Christmas 2013: Holiday in Handcuffs
Sabrina the Teenage Witch proves to us that the Stockholm Syndrome works! Clearly a great festive moral message.
Christmas spirit
★ ★ ☆ ☆ ☆ This could have be played out with at least some modicum of Christmas joy if Trudie at least seemed to want to enjoy her Christmas. Instead, she seems to be there out of obligation and the general plot (that she kidnaps a customer at her café) is driven purely from a desire to appease her otherwise distant family.
Ultimately, it feels like Christmas fits around Holiday in Handcuffs purely because: a) it's a convenient reason plot-wise for Trudie to have to see her family b) seasonal films often make bare money on DVD releases.
Ho-ho-who's in it?
★ ☆ ☆ ☆ ☆ So Melissa Joan Hart was the live-action Sabrina The Teenage Witch for 7 years, but I still didn't recognise her at all and only learnt this fact after looking up the film on IMDb. Meanwhile, Mario Lopez (who plays our unfortunate kidnapee) is very familiar, and I have no idea why. No-one's particularly good in this though.

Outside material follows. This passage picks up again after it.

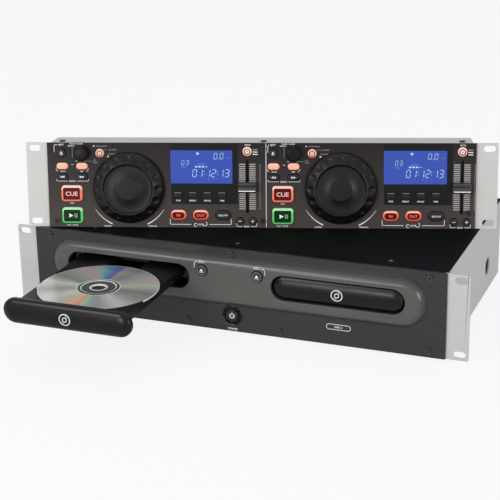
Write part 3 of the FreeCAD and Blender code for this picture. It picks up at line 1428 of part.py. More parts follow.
def make_jog_wheel(name, side):
    """Jog wheel: sloping band with finger dimples, raised rim, dished centre and shaft."""
    body = new_body(f"jog_wheel_{name}")
    shaft_end = encoder_bottom - s.run_gap
    revolve(body, (
        (-s.wheel_dish_high, 0), (-s.wheel_dish_high, s.wheel_hub_radius),
        (-s.wheel_dish_high, s.wheel_rim_radius - s.wheel_rim_thick),
        (-s.wheel_rim_high, s.wheel_rim_radius),
        (-s.wheel_rim_high, s.wheel_rim_radius + s.wheel_rim_thick),
        (-s.wheel_shoulder_high, s.wheel_shoulder), (-s.wheel_edge, s.wheel_radius),
        (-s.wheel_gap, s.wheel_radius), (-s.wheel_gap, s.shaft_radius),
        (shaft_end, s.shaft_radius), (shaft_end, 0)))
    sketch = front_sketch(body, -s.wheel_rim_high)
    draw_circle(sketch, s.dimple_ring, 0, s.dimple_radius)
    dimple = pocket(body, sketch, s.dimple_depth)
    ring = body.newObject("PartDesign::PolarPattern", "dimples")
    ring.Originals = [dimple]
    ring.Axis = (sketch, ["N_Axis"])
    ring.Angle = 360
    ring.Occurrences = int(s.dimple_count.value)
    body.Tip = ring
    seat(body, deck_middle(side) + s.wheel_across, 0, s.wheel_up)


def make_track_knob(name, side):
    """Round knob on its encoder shaft."""
    body = new_body(f"track_knob_{name}")
    shaft_end = encoder_bottom - s.run_gap
    edge = s.knob_round
    revolve(body, (
        (-s.knob_high, 0), (-s.knob_high, s.knob_radius - edge),
        (-s.knob_high + edge, s.knob_radius), (-s.wheel_gap, s.knob_radius),
        (-s.wheel_gap, s.shaft_radius), (shaft_end, s.shaft_radius), (shaft_end, 0)))
    seat(body, deck_middle(side) + s.knob_across, 0, s.knob_up)


def make_pitch_fader(name, side):
    """Fader cap with a finger hollow, on the flat lever that runs in the slot."""
    body = new_body(f"pitch_fader_{name}")
    sketch = sketch_on(body, "YZ_Plane", -s.cap_half)
    front, waist = -s.cap_high, -s.cap_high + s.cap_waist
    shoulder = s.cap_half_high - s.cap_waist
    draw_loop(sketch, (
        (-s.cap_gap, -s.cap_half_high), (-s.cap_gap, s.cap_half_high), (waist, s.cap_half_high),
        (front, shoulder), (waist, 0), (front, -shoulder), (waist, -s.cap_half_high)))
    pad(body, sketch, 2 * s.cap_half)
    reach = s.control_board_back - s.track_floor - s.run_gap
    sketch = front_sketch(body, reach)
    draw_rectangle(sketch, (-s.lever_half, s.lever_half), (-s.lever_half_high, s.lever_half_high))
    pad(body, sketch, reach + s.cap_gap)
    seat(body, deck_middle(side) + s.fader_across, 0, s.fader_up)


# ---------------------------------------------------------------- build and write

tray_out = {LEFT: -s.tray_travel, RIGHT: size_of(0)}

make_base_pan()
make_top_cover()
make_drive_fascia()
make_rubber_feet()
make_drive_screws()
loader_solids = []
for name, side in DECKS:
    make_side_bracket(name, side)
    loader_solids += make_loader(side)
node("loader_frames", group(*loader_solids))
make_main_board()
make_transformer()
make_rear_sockets()
for name, side in DECKS:
    make_tray(name, side, tray_out[side])
    make_tray_door(name, side, tray_out[side])
    make_loading_gear(name, side, tray_out[side])
    make_spindle(name, side)
    make_pickup(name, side)
    make_drive_button(f"open_button_{name}", side * s.open_across, s.open_up, s.open_radius,
                      platform_front - s.open_proud)
make_disc(LEFT, tray_out[LEFT])
make_drive_button("power_button", size_of(0), s.power_up, s.power_radius,
                  fascia_front - s.power_proud)
make_control_panel()
make_control_case()
make_control_ears()
make_control_board()
make_displays()
make_panel_controls()
make_control_screws()
for name, side in DECKS:
    make_jog_wheel(name, side)
    make_track_knob(name, side)
    make_pitch_fader(name, side)
    for key in KEYS:
        make_key(name, side, *key)

doc.recompute()
faults = [f"{thing.Name} ({thing.Label}): {', '.join(thing.State)}" for thing in doc.Objects
          if "Invalid" in thing.State or "Error" in thing.State]
for thing in nodes:
    if thing.Shape.isNull() or not thing.Shape.isValid():
        faults.append(f"{thing.Label}: no valid shape")
if faults:
    raise SystemExit("\n".join(faults))

os.makedirs("parts", exist_ok=True)
for thing in nodes:
    thing.Shape.exportStep(f"parts/{thing.Label}.step")
    print(f"{thing.Label}: {len(thing.Shape.Solids)} solids, {thing.Shape.Volume:.0f} mm3")
print(f"{len(nodes)} nodes")
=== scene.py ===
# %% [markdown]
# # A twin disc player, dressed
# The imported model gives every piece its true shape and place.  This lesson gives the pieces their
# finish: satin sheet metal, moulded fascia, lit keys, jog wheels, displays and a mirror-bright
# disc.  Everything is in metres, in the frame of the drive unit's rack slots.

# %% Load the frame
import bmesh
import bpy
import json
import math
from mathutils import Matrix, Vector


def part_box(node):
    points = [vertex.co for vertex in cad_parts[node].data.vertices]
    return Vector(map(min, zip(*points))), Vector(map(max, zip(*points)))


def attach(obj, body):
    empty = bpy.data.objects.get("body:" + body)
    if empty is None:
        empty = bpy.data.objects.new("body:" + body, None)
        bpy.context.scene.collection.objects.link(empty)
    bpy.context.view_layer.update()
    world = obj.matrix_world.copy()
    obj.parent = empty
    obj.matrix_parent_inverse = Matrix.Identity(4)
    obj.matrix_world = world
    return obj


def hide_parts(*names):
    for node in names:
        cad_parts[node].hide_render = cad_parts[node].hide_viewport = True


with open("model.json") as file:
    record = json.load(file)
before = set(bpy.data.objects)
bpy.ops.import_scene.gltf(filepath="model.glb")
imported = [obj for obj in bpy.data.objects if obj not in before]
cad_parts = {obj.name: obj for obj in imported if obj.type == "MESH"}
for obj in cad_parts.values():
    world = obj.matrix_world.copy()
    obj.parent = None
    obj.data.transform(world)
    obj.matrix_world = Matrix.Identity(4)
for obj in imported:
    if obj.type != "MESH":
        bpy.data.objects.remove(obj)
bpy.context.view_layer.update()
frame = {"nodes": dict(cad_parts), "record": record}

nodes = frame["nodes"]
scene = bpy.context.scene


def new_object(name, data):
    """An object in the scene with the given mesh, curve, camera or light."""
    thing = bpy.data.objects.new(name, data)
    scene.collection.objects.link(thing)
    return thing


# %% [markdown]
# ## Where the control unit stands
# The control unit is laid out flat, in millimetres: x to the right, y into the unit, z up from the
# panel's bottom edge.  One matrix then leans it back and turns it on the drive unit's cover, so
# every print, key and screw is placed with the plain numbers of a panel drawing.  The unit stands
# on the slanted underside of its case, so the slope of that underside is its lean.

# %% The seat matrix
MM = 0.001
SEAT_PLACE = Vector((5.5, 63.6, 44.25))
SEAT_TURN = math.radians(17)
HEEL_LIFT, HEEL_RUN = 5.8, 42.5
WING_REAR = 3.5
lean = math.atan(HEEL_LIFT / HEEL_RUN)
seat_place = SEAT_PLACE + Vector((0, 0, WING_REAR * math.sin(lean)))
SEAT = (Matrix.Scale(MM, 4) @ Matrix.Translation(seat_place)
        @ Matrix.Rotation(SEAT_TURN, 4, "Z") @ Matrix.Rotation(-lean, 4, "X"))
FLAT = Matrix.Scale(MM, 4)
print("lean", round(math.degrees(lean), 2), "degrees")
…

That all said, fair shoutout to June Lockhart who plays "Grandma" and has a nice comic moment when the police finally arrive to finish this dreary toss, as she shouts "I don't know who brought in the bacon, but I'm going to fry it up in a pan" whilst brandishing an ancient firearm. It's a rare piece of entertainment in a mire of lameness.
Family fun
☆ ☆ ☆ ☆ ☆ I wouldn't wish this on anyone's kindred, not least because it is based around a tremendously broken family.
Jingle Bells
☆ ☆ ☆ ☆ ☆ No effort made.
Overall
★ ☆ ☆ ☆ ☆
This fits into that sub-genre of nonsense-y trashy
films that I sometimes quite like, but
Holiday in Handcuffs doesn't cut the mustard. It's
just really rather poor. Maybe, if I'd had a few glasses of mulled
wine and watched it with a few friends, I could have found the funny
side; but it just didn't gel for me.
If you strangely desire to watch _Holiday in Handcuffs_, you can find it – with international subtitles – on YouTube.